National Center for Advancing Translational Sciences (NCATS)
- Abbreviation: NCATS
- Formation: December 23, 2011
- Type: U.S. government agency
- Legal status: Active
- Headquarters: Bethesda, Maryland, US
- Director: Joni L. Rutter
- Parent organization: National Institutes of Health
- Affiliations: United States Public Health Service
- Website: ncats.nih.gov

= National Center for Advancing Translational Sciences =

U.S. health institute

The National Center for Advancing Translational Sciences (NCATS) was established on December 23, 2011 and is located in Bethesda, Maryland. NCATS is one of 27 institutes and centers of the U.S. National Institutes of Health (NIH), an agency of the U.S. Department of Health and Human Services. The mission of NCATS is to transform scientific discoveries into new treatments and cures for disease that can be delivered faster to patients. The budget provided to NCATS for fiscal year 2018 is $557,373,000.

==History==

NCATS was created on December 23, 2011 by the Consolidated Appropriations Act, 2012.

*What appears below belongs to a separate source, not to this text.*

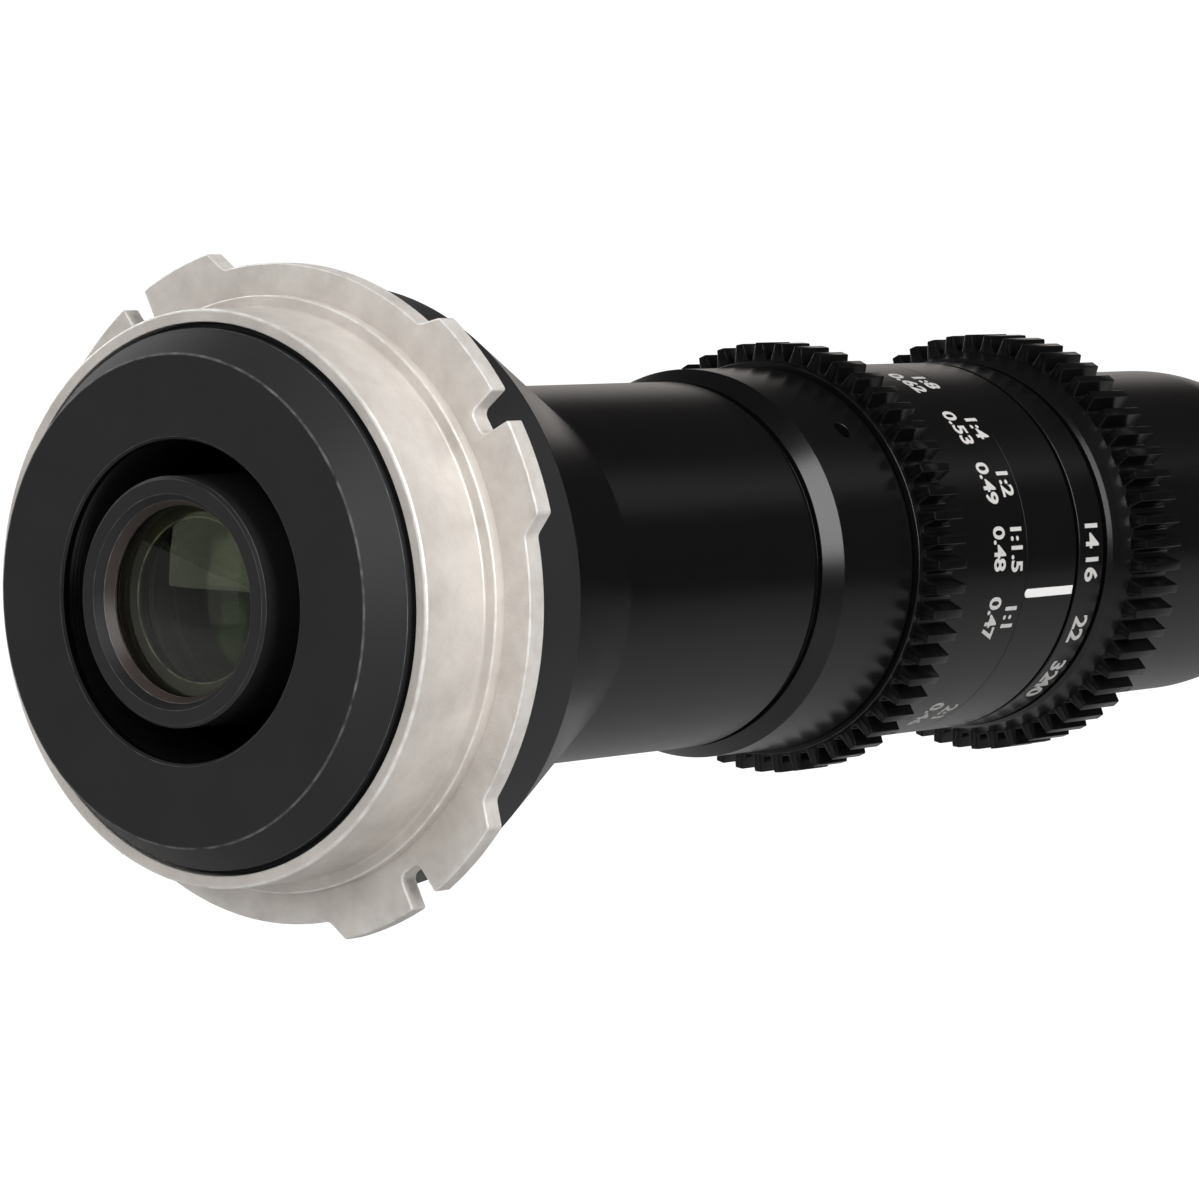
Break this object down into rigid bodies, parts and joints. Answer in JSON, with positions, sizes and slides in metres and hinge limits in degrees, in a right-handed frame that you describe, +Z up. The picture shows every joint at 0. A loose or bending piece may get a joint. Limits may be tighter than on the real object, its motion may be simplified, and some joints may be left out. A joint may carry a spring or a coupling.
{
  "type": "macro probe lens",
  "caption": "Long thin macro probe lens with a four-lug cine mount, geared focus and aperture rings, a moving iris and a lit tip.",
  "frame": {"origin": "on the optical axis at the mount's seat face", "axes": "+Y along the optical axis from the mount to the tip, +Z up, the index line faces +X"},
  "size_m": [0.0624, 0.4142, 0.0624],
  "materials": {
    "mount_steel": "satin",
    "brass": "satin",
    "dark_steel": "satin",
    "baffle_black": "matte",
    "anodised_black": "satin",
    "cell_black": "matte",
    "glass": "gloss",
    "inner_aluminium": "satin",
    "pin_steel": "gloss",
    "white_fill": "matte",
    "seal_rubber": "matte",
    "socket_steel": "gloss",
    "flex": "matte",
    "board_white": "matte",
    "led_yellow": "gloss",
    "window_white": "matte",
    "blade_black": "matte"
  },
  "bodies": {
    "body": {"mount_flange": "mount_steel", "mount_shim": "brass", "mount_screws": "dark_steel", "rear_baffle": "baffle_black", "mount_adapter": "anodised_black", "rear_cell": "cell_black", "rear_retaining_ring": "cell_black", "rear_element": "glass", "rear_spacer": "cell_black", "rear_doublet": "glass", "rear_barrel": "anodised_black", "barrel_sleeve": "anodised_black", "grub_screws": "dark_steel", "inner_barrel": "inner_aluminium", "index_ring": "anodised_black", "index_mark": "white_fill", "iris_base": "cell_black", "iris_cover": "cell_black", "nose": "anodised_black", "nose_seal": "seal_rubber", "probe_tube": "anodised_black", "relay_tube": "inner_aluminium", "collimator_lens": "glass", "relay_lenses": "glass", "relay_spacers": "cell_black", "power_socket": "socket_steel", "socket_pin": "brass", "led_flex": "flex", "tip_bezel": "anodised_black", "tip_gasket": "seal_rubber", "led_board": "board_white", "leds": "led_yellow", "light_window": "window_white", "front_cell": "cell_black", "objective_lens": "glass", "front_element": "glass", "front_retaining_ring": "cell_black"},
    "focus_ring": {"focus_ring": "anodised_black", "focus_cam": "brass"},
    "focus_carriage": {"focus_carriage": "inner_aluminium", "cam_pins": "pin_steel", "focus_doublet": "glass", "focus_element": "glass", "focus_retaining_rings": "cell_black"},
    "aperture_ring": {"aperture_ring": "anodised_black", "aperture_key": "pin_steel", "iris_drive_ring": "inner_aluminium"},
    "iris_blade_1": {"iris_blade_1": "blade_black"},
    "iris_blade_2": {"iris_blade_2": "blade_black"},
    "iris_blade_3": {"iris_blade_3": "blade_black"},
    "iris_blade_4": {"iris_blade_4": "blade_black"},
    "iris_blade_5": {"iris_blade_5": "blade_black"},
    "iris_blade_6": {"iris_blade_6": "blade_black"},
    "iris_blade_7": {"iris_blade_7": "blade_black"}
  },
  "joints": [
    {"name": "focus_turn", "type": "hinge", "parent": "body", "child": "focus_ring", "pos_m": [0, 0.08545, 0], "axis": [0, 1, 0], "range_deg": [-49, 140]},
    {"name": "focus_slide", "type": "slide", "parent": "body", "child": "focus_carriage", "axis": [0, 1, 0], "range_m": [-0.00208, 0.00593]},
    {"name": "aperture_turn", "type": "hinge", "parent": "body", "child": "aperture_ring", "pos_m": [0, 0.11385, 0], "axis": [0, 1, 0], "range_deg": [-41, 18]},
    {"name": "blade_swing_1", "type": "hinge", "parent": "body", "child": "iris_blade_1", "pos_m": [0, 0.11265, 0.015], "axis": [0, 1, 0], "range_deg": [-4.95, 11.27]},
    {"name": "blade_swing_2", "type": "hinge", "parent": "body", "child": "iris_blade_2", "pos_m": [0.01173, 0.113, 0.00935], "axis": [0, 1, 0], "range_deg": [-4.95, 11.27]},
    {"name": "blade_swing_3", "type": "hinge", "parent": "body", "child": "iris_blade_3", "pos_m": [0.01462, 0.11335, -0.00334], "axis": [0, 1, 0], "range_deg": [-4.95, 11.27]},
    {"name": "blade_swing_4", "type": "hinge", "parent": "body", "child": "iris_blade_4", "pos_m": [0.00651, 0.1137, -0.01351], "axis": [0, 1, 0], "range_deg": [-4.95, 11.27]},
    {"name": "blade_swing_5", "type": "hinge", "parent": "body", "child": "iris_blade_5", "pos_m": [-0.00651, 0.11405, -0.01351], "axis": [0, 1, 0], "range_deg": [-4.95, 11.27]},
    {"name": "blade_swing_6", "type": "hinge", "parent": "body", "child": "iris_blade_6", "pos_m": [-0.01462, 0.1144, -0.00334], "axis": [0, 1, 0], "range_deg": [-4.95, 11.27]},
    {"name": "blade_swing_7", "type": "hinge", "parent": "body", "child": "iris_blade_7", "pos_m": [-0.01173, 0.11475, 0.00935], "axis": [0, 1, 0], "range_deg": [-4.95, 11.27]}
  ],
  "couplings": [
    {"joint": "focus_slide", "follows": "focus_turn", "m_per_rad": 0.0024252},
    {"joint": "blade_swing_1", "follows": "aperture_turn", "ratio": -0.27458},
    {"joint": "blade_swing_2", "follows": "aperture_turn", "ratio": -0.27458},
    {"joint": "blade_swing_3", "follows": "aperture_turn", "ratio": -0.27458},
    {"joint": "blade_swing_4", "follows": "aperture_turn", "ratio": -0.27458},
    {"joint": "blade_swing_5", "follows": "aperture_turn", "ratio": -0.27458},
    {"joint": "blade_swing_6", "follows": "aperture_turn", "ratio": -0.27458},
    {"joint": "blade_swing_7", "follows": "aperture_turn", "ratio": -0.27458}
  ]
}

The center was created from a number of existing NIH programs:
- Clinical and Translational Science Award program
- Components of the Molecular Libraries Program
- Therapeutics for Rare and Neglected Diseases
- RAID renamed Bridging Interventional Development Gaps
- Office of Rare Diseases Research
- NIH–FDA Regulatory Science Initiative
- Cures Acceleration Network (CAN)

== Directors ==
Past directors 2011 – present

| No. | Portrait | Director | Took office | Left office | Refs. |
| acting |  | Thomas R. Insel | December 23, 2011 | September 22, 2012 |  |
| 1 |  | Christopher P. Austin | September 23, 2012 | April 15, 2021 |  |
| acting |  | Joni L. Rutter | April 16, 2021 | November 5, 2022 |  |
| 2 | November 6, 2022 | Present |  |

== Divisions ==
NCATS is organized into a number of divisions:
- Division of Clinical Innovation
- Division of Pre-Clinical Innovation
- Office of Administrative Management
- Office of Grants Management and Scientific Review
- Office of Rare Diseases Research: Oversees the Rare Diseases Clinical Research Network and Genetic and Rare Diseases Information Center (GARD)
- Office of Strategic Alliances: Works with businesses in the biotech and pharmaceutical industry to speed the development of new drugs

== Programs and initiatives ==

=== Overview ===
The stated goal of NCATS is to promote research in both existing and new areas of medicine and science, in order to promote public health and to overcome high failure rates in clinical trials. To accomplish this, NCATS supports 31 programs and initiatives that relate to translational research and improving the speed of therapeutic development. The 31 programs and initiatives involve a range of STEM-related fields including biology, biochemistry, chemistry, bioengineering, virology, genetics, and data science. Within the realm of translational science, issues that NCATS is particularly focused on addressing using its programs, initiatives, and partnerships include increasing the success and de-risking the costs associated with therapeutic development, incentivizing more collaborative work, and addressing data transparency issues.

=== COVID response ===
During the COVID-19 pandemic, NCATS launched an open data initiative to promote collaborative sharing of COVID-related drug data. An additional data sharing partnership with several other government institutes resulted in a study detailing the COVID-related risks for patients with chronic obstructive pulmonary disease.